Короленко был более прав, чем имел в виду, поскольку его слова справедливы по отношению не только к украинцам, но и представителям других народностей, принявших участие в русском революционном движении, не выдвигая при этом никаких особых национальных требований, потому что они верили России. Так, в качестве примера стоит упомянуть хотя бы тот факт, что переход от тактики землевольцев к народовольчеству начался в тот момент, когда член «Земли и Воли» князь Цицианов, ушедший в революцию из семьи богатейших грузинских земельных магнатов, оказал вооруженное сопротивление жандармам. Вообще говоря, распространение герценовского «Колокола» по всей многонациональной, включая и Закавказье, России, «хождение в народ», «Земля и Воля», «Народная воля», «Черный передел» — все это было общим делом интернациональной российской интеллигенции. Российская социал-демократия выступила преемницей традиций революционной демократии и в этом смысле.
В феврале 1913 года В. И. Ленин из Кракова писал А.М. Горькому:
«У нас и на Кавказе с.-д. грузины + армяне + татары + русские работали вместе, в единой с. д. организации больше десяти лет. Это не фраза, а пролетарское решение вопроса. Единственное решение. Так было и в Риге: русские + латыши + литовцы; отделялись лишь сепаратисты — Бунд.
…Нет, той мерзости, что в Австрии, у нас не будет. Не пустим! Да и нашего брата, великорусов, здесь побольше. С рабочими не пустим «австрийского духа» [38].

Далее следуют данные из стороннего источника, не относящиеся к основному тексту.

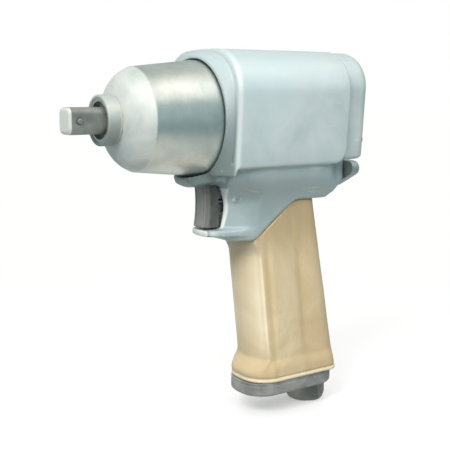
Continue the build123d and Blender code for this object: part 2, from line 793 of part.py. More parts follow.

Именно великорусские рабочие стали по преимуществу носителями духа интернационализма как в самой коренной России, так и на Кавказе, в Средней Азии, на Дальнем Востоке, в Прибалтике, Польше, сплотив многонациональный рабочий класс России в единый могучий российский пролетариат. И это относится далеко не только к передовым рабочим, рабочим-партийцам, но ко всему классу в целом. «В общем и целом рабочий класс России оказался иммунизированным в отношении шовинизма» [39], — писал Ленин в 1915 году, то есть тогда, когда шовинизм почти безраздельно царил в Западной Европе, в европейском рабочем движении.